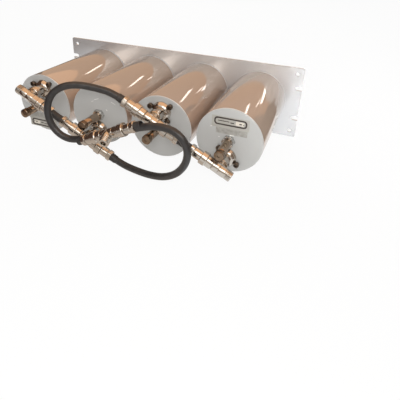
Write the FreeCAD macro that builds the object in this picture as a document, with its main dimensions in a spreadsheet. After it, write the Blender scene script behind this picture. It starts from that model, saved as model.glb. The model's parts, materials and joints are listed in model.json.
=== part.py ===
import FreeCAD, Part
import math
import os
import Sketcher

# Rack-mounted duplexer: four quarter-wave cavities on a panel, joined by coaxial tees and jumpers.
# Millimetres. Origin at the middle of the panel's rack-side face, +X along the panel, +Z up.
# The cavities stand out of that face towards -Y, with their tuning rods at the far end.

SIZES = {
    # rack panel
    "panel_margin": 25.5,
    "panel_height": 132.5,
    "panel_thickness": 3.2,
    "panel_corner": 3.0,
    "notch_inset": 8.75,
    "notch_spacing_up": 57.15,
    "notch_width": 7.1,
    "hole_inset_across": 11.3,
    "hole_inset_up": 11.65,
    "hole_dia": 7.0,
    # cavity shells
    "cavity_gap": 8.4,
    "cavity_length": 190.5,
    "tube_dia": 101.6,
    "tube_wall": 2.0,
    "plate_thickness": 4.8,
    "plate_lip": 1.6,
    "plate_chamfer": 0.5,
    "fixing_circle_dia": 70.0,
    "fixing_screw_dia": 5.0,
    "fixing_head_dia": 9.2,
    "fixing_head_height": 2.8,
    # resonator inside each cavity
    "resonator_dia": 28.6,
    "resonator_wall": 1.3,
    "resonator_length": 105.7,
    "finger_length": 12.0,
    "finger_reach": 6.0,
    "finger_gap": 1.2,
    "finger_root": 4.0,
    "plunger_dia": 24.0,
    "plunger_wall": 1.0,
    "plunger_cap": 3.0,
    "plunger_length": 76.0,
    "plunger_end_gap": 18.7,
    # tuning rod and its lock
    "rod_dia": 12.7,
    "rod_core_dia": 6.4,
    "rod_reach": 50.0,
    "rod_guide": 25.0,
    "knob_dia": 14.3,
    "knob_length": 9.0,
    "knob_chamfer": 0.8,
    "collet_dia": 15.2,
    "collet_height": 9.0,
    "collet_flange_dia": 19.0,
    "collet_flange": 1.5,
    "collet_slot_gap": 1.0,
    "collet_slot_depth": 8.0,
    "lock_nut_across": 17.5,
    "lock_nut_height": 7.0,
    "lock_nut_gap": 0.3,
    # coupling loop assembly on the front plate
    "loop_side": 2.0,
    "loop_rise": 27.2,
    "housing_spigot_dia": 21.8,
    "housing_flange_dia": 31.0,
    "housing_flange_height": 2.5,
    "dome_dia": 27.6,
    "dome_height": 8.5,
    "dome_round": 4.5,
    "clamp_circle_dia": 37.2,
    "clamp_screw_dia": 5.0,
    "clamp_head_dia": 8.5,
    "clamp_head_height": 5.0,
    "loop_drop": 28.0,
    "loop_span": 8.4,
    "strip_width": 6.0,
    "strip_thickness": 1.2,
    "strip_bend": 2.6,
    # coaxial interface
    "thread_dia": 15.8,
    "thread_length": 10.5,
    "relief_width": 1.2,
    "relief_dia": 14.2,
    "socket_dia": 8.4,
    "socket_depth": 9.2,
    "contact_dia": 3.0,
    "contact_recess": 4.6,
    "ferrule_dia": 8.2,
    "ferrule_bore": 6.9,
    "ferrule_length": 9.0,
    "pin_dia": 1.6,
    "pin_length": 4.4,
    "collar_dia": 15.4,
    "collar_length": 1.6,
    "neck_dia": 12.2,
    # tees
    "tee_body_dia": 16.2,
    "tee_arm": 21.0,
    "tee_bar_rise": 37.0,
    "housing_rim_rise": 18.5,
    # coupling nuts and cable plugs
    "nut_skirt_dia": 18.6,
    "nut_grip_dia": 20.6,
    "nut_front": 9.7,
    "nut_back": 9.0,
    "nut_grip_start": 0.5,
    "nut_chamfer": 0.6,
    "sleeve_start": 9.2,
    "sleeve_dia": 15.6,
    "plug_length": 28.5,
    "cable_clamp_length": 7.0,
    "cable_clamp_across": 16.4,
    "cable_dia": 10.8,
    "jumper_jacket_dia": 12.8,
    "boot_dia": 13.0,
    "boot_end_dia": 11.8,
    "boot_length": 10.0,
    # antenna tee, hung between the two long cables
    "antenna_side": 1.5,
    "antenna_reach": 253.0,
    "antenna_rise": 5.5,
    # clearance of parts that slide, turn or plug into each other
    "running_gap": 0.05,
}
CAVITY_COUNT = 4
CLAMP_ANGLES = (-53, 35, 157)
ANTENNA_TILT = 21.5
ANTENNA_DIP = 20.0
FINGER_CUTS = 4
COLLET_CUTS = 2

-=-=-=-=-

▸ REQUIRED WORK
Could you quote the material above in full, exactly as it stands?

▸ REPLY
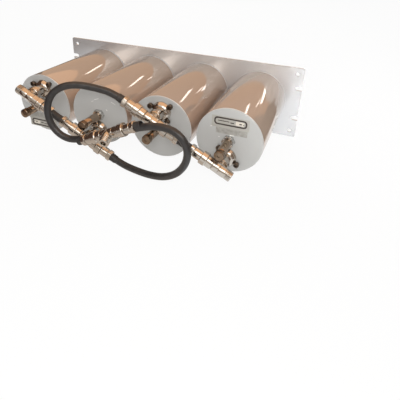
Write the FreeCAD macro that builds the object in this picture as a document, with its main dimensions in a spreadsheet. After it, write the Blender scene script behind this picture. It starts from that model, saved as model.glb. The model's parts, materials and joints are listed in model.json.
=== part.py ===
import FreeCAD, Part
import math
import os
import Sketcher

# Rack-mounted duplexer: four quarter-wave cavities on a panel, joined by coaxial tees and jumpers.
# Millimetres. Origin at the middle of the panel's rack-side face, +X along the panel, +Z up.
# The cavities stand out of that face towards -Y, with their tuning rods at the far end.

SIZES = {
    # rack panel
    "panel_margin": 25.5,
    "panel_height": 132.5,
    "panel_thickness": 3.2,
    "panel_corner": 3.0,
    "notch_inset": 8.75,
    "notch_spacing_up": 57.15,
    "notch_width": 7.1,
    "hole_inset_across": 11.3,
    "hole_inset_up": 11.65,
    "hole_dia": 7.0,
    # cavity shells
    "cavity_gap": 8.4,
    "cavity_length": 190.5,
    "tube_dia": 101.6,
    "tube_wall": 2.0,
    "plate_thickness": 4.8,
    "plate_lip": 1.6,
    "plate_chamfer": 0.5,
    "fixing_circle_dia": 70.0,
    "fixing_screw_dia": 5.0,
    "fixing_head_dia": 9.2,
    "fixing_head_height": 2.8,
    # resonator inside each cavity
    "resonator_dia": 28.6,
    "resonator_wall": 1.3,
    "resonator_length": 105.7,
    "finger_length": 12.0,
    "finger_reach": 6.0,
    "finger_gap": 1.2,
    "finger_root": 4.0,
    "plunger_dia": 24.0,
    "plunger_wall": 1.0,
    "plunger_cap": 3.0,
    "plunger_length": 76.0,
    "plunger_end_gap": 18.7,
    # tuning rod and its lock
    "rod_dia": 12.7,
    "rod_core_dia": 6.4,
    "rod_reach": 50.0,
    "rod_guide": 25.0,
    "knob_dia": 14.3,
    "knob_length": 9.0,
    "knob_chamfer": 0.8,
    "collet_dia": 15.2,
    "collet_height": 9.0,
    "collet_flange_dia": 19.0,
    "collet_flange": 1.5,
    "collet_slot_gap": 1.0,
    "collet_slot_depth": 8.0,
    "lock_nut_across": 17.5,
    "lock_nut_height": 7.0,
    "lock_nut_gap": 0.3,
    # coupling loop assembly on the front plate
    "loop_side": 2.0,
    "loop_rise": 27.2,
    "housing_spigot_dia": 21.8,
    "housing_flange_dia": 31.0,
    "housing_flange_height": 2.5,
    "dome_dia": 27.6,
    "dome_height": 8.5,
    "dome_round": 4.5,
    "clamp_circle_dia": 37.2,
    "clamp_screw_dia": 5.0,
    "clamp_head_dia": 8.5,
    "clamp_head_height": 5.0,
    "loop_drop": 28.0,
    "loop_span": 8.4,
    "strip_width": 6.0,
    "strip_thickness": 1.2,
    "strip_bend": 2.6,
    # coaxial interface
    "thread_dia": 15.8,
    "thread_length": 10.5,
    "relief_width": 1.2,
    "relief_dia": 14.2,
    "socket_dia": 8.4,
    "socket_depth": 9.2,
    "contact_dia": 3.0,
    "contact_recess": 4.6,
    "ferrule_dia": 8.2,
    "ferrule_bore": 6.9,
    "ferrule_length": 9.0,
    "pin_dia": 1.6,
    "pin_length": 4.4,
    "collar_dia": 15.4,
    "collar_length": 1.6,
    "neck_dia": 12.2,
    # tees
    "tee_body_dia": 16.2,
    "tee_arm": 21.0,
    "tee_bar_rise": 37.0,
    "housing_rim_rise": 18.5,
    # coupling nuts and cable plugs
    "nut_skirt_dia": 18.6,
    "nut_grip_dia": 20.6,
    "nut_front": 9.7,
    "nut_back": 9.0,
    "nut_grip_start": 0.5,
    "nut_chamfer": 0.6,
    "sleeve_start": 9.2,
    "sleeve_dia": 15.6,
    "plug_length": 28.5,
    "cable_clamp_length": 7.0,
    "cable_clamp_across": 16.4,
    "cable_dia": 10.8,
    "jumper_jacket_dia": 12.8,
    "boot_dia": 13.0,
    "boot_end_dia": 11.8,
    "boot_length": 10.0,
    # antenna tee, hung between the two long cables
    "antenna_side": 1.5,
    "antenna_reach": 253.0,
    "antenna_rise": 5.5,
    # clearance of parts that slide, turn or plug into each other
    "running_gap": 0.05,
}
CAVITY_COUNT = 4
CLAMP_ANGLES = (-53, 35, 157)
ANTENNA_TILT = 21.5
ANTENNA_DIP = 20.0
FINGER_CUTS = 4
COLLET_CUTS = 2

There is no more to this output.